• _The task_: Please output exactly the lines of the material from the first through the line containing "REAR_PANEL_INSET = 1.2", and nothing more.

(Stored items)
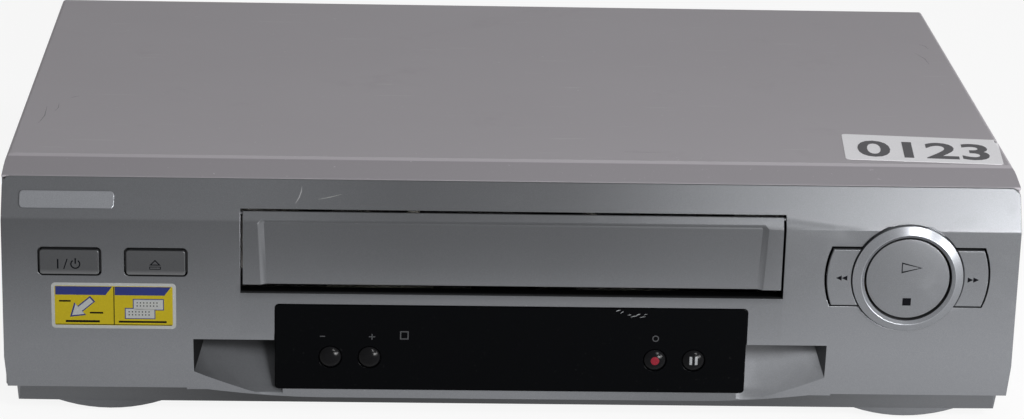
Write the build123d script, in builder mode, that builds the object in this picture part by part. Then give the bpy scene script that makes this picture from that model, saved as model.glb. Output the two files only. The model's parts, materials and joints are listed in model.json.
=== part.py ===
from build123d import *
import os
from math import atan2, cos, degrees, hypot, pi, radians, sin, tan

os.makedirs("parts", exist_ok=True)

# A front-loading cassette recorder. Lengths are in millimetres. X runs to the right as
# seen from the front, Y runs from the front to the back and Z is the height above the
# floor. Depths are measured backwards from the crease across the front panel.

# ---------------------------------------------------------------- driving dimensions

# Steel cover and rear panel
CASE_WIDTH = 355.0
CASE_HEIGHT = 90.0
CASE_DEPTH = 242.0
SHEET = 1.0
SEAM = 0.3
COVER_BEND_RADIUS = 1.6
ROOF_BEND_DEPTH = 25.5
ROOF_FRONT_DEPTH = 8.3
ROOF_FRONT_DROP = 2.9
COVER_SIDE_FRONT = 9.5
COVER_LOWER_EDGE = 9.5
COVER_FLANGE = 10.0
REAR_PANEL_INSET = 1.2

# Base tray
TRAY_UNDERSIDE = 7.0
TRAY_FLOOR = 1.8
TRAY_WALL_TOP = 26.0
TRAY_FRONT_DEPTH = 21.0
TRAY_TONGUE_DEPTH = 11.0
TRAY_TONGUE_INSET = 27.5
VENT_LENGTH = 26.0
VENT_WIDTH = 3.0
VENT_PITCH = 8.0
VENT_COUNT = 8
VENT_DEPTH = 170.0
REAR_VENT_HEIGHT = 54.5

# Front panel outline, seen from the side and from the front
PANEL_WALL = 2.5
PANEL_REAR = 20.0
PANEL_CORNER = 3.0
BAND_HEIGHT = 13.8
BAND_TOP_STEP = 0.1
BAND_TOP_DEPTH = 7.5
BAND_EDGE = 0.6
PANEL_FLANGE_GAP = 0.6
FACE_LEAN = 1.5
LOWER_CREASE_HEIGHT = 22.7
LOWER_LEAN = 3.0
LOWER_TUCK = 1.0
LIP_HEIGHT = 11.7
LIP_MIDDLE_HEIGHT = 8.5
LIP_BEND_X = 111.0
LIP_MIDDLE_X = 66.8
SKIRT_INSET = 4.0
SKIRT_STEP = 1.3
SKIRT_BOTTOM = 4.2
SKIRT_BOTTOM_DEPTH = 8.5

# Feet
LOBE_INSET = 36.5
LOBE_SPAN = 36.5
LOBE_BOTTOM = 1.2
PAD_WIDTH = 14.0
PAD_DEPTH = 6.5
PAD_THICKNESS = 2.0
REAR_FOOT_RADIUS = 11.0
REAR_FOOT_FLARE = 0.5
REAR_FOOT_INSET = 24.0

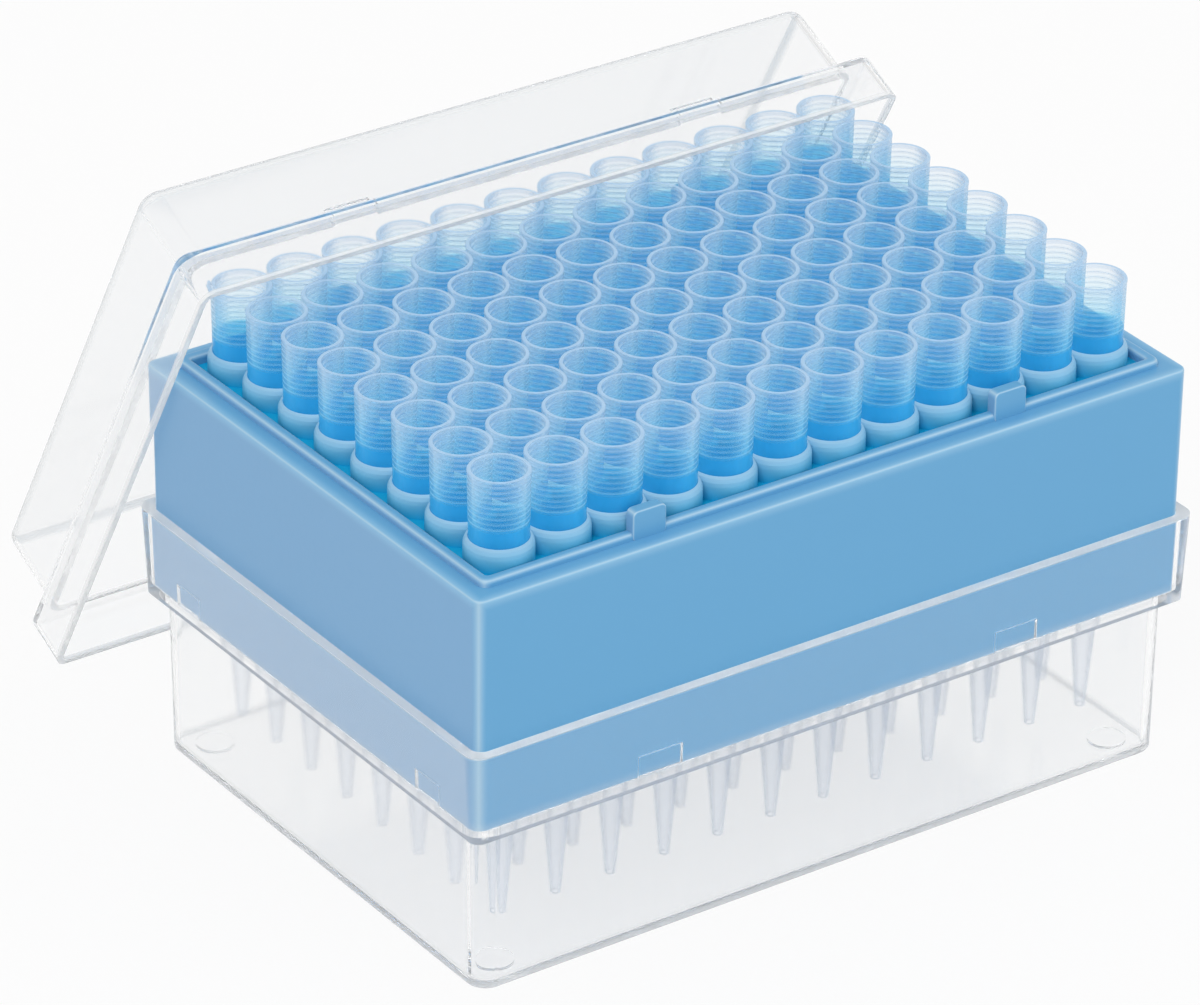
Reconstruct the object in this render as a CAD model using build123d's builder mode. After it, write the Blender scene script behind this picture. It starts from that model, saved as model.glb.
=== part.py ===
"""A box of pipette tips: a clear base, a blue rack, 96 tips and a clear lid that leans on the box.

Frame: millimetres, +Z up, the origin on the floor under the middle of the base.
X runs along the twelve columns of tips and Y along the eight rows.
"""
from build123d import *
import math
import os

# ---- the grid of tips, the same as the wells of a 96-well plate ----
COLUMNS = 12
ROWS = 8
PITCH = 9.0

# ---- heights above the floor ----
SEAT_Z = 26.5         # ledge in the base that the rack's foot stands on
SHOULDER_Z = 24.9     # underside of the base's collar
COLLAR_Z = 38.45      # top of the base's collar
LEDGE_Z = 61.2        # rim of the rack's top face, which the closed lid stands on

# ---- rack ----
RACK_MARGIN_X = 9.6   # from the outer columns' middle to the rack's outside, at the ledge
RACK_MARGIN_Y = 9.3
RACK_CORNER = 1.5
RACK_DRAFT = 0.4      # degrees
RACK_WALL = 1.9
RACK_EDGE = 0.4       # rounding of the top edge
DECK_SINK = 0.4       # the deck inside the bead lies this far below the ledge
DECK_THICK = 1.8
BEAD_INSET = 2.65     # from the rack's edge to the bead
BEAD_THICK = 1.7
BEAD_RISE = 1.1       # above the ledge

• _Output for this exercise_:
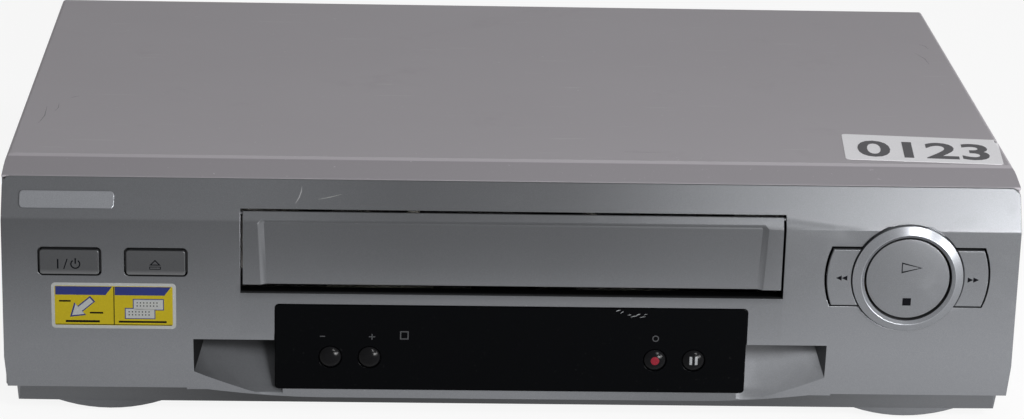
Write the build123d script, in builder mode, that builds the object in this picture part by part. Then give the bpy scene script that makes this picture from that model, saved as model.glb. Output the two files only. The model's parts, materials and joints are listed in model.json.
=== part.py ===
from build123d import *
import os
from math import atan2, cos, degrees, hypot, pi, radians, sin, tan

os.makedirs("parts", exist_ok=True)

# A front-loading cassette recorder. Lengths are in millimetres. X runs to the right as
# seen from the front, Y runs from the front to the back and Z is the height above the
# floor. Depths are measured backwards from the crease across the front panel.

# ---------------------------------------------------------------- driving dimensions

# Steel cover and rear panel
CASE_WIDTH = 355.0
CASE_HEIGHT = 90.0
CASE_DEPTH = 242.0
SHEET = 1.0
SEAM = 0.3
COVER_BEND_RADIUS = 1.6
ROOF_BEND_DEPTH = 25.5
ROOF_FRONT_DEPTH = 8.3
ROOF_FRONT_DROP = 2.9
COVER_SIDE_FRONT = 9.5
COVER_LOWER_EDGE = 9.5
COVER_FLANGE = 10.0
REAR_PANEL_INSET = 1.2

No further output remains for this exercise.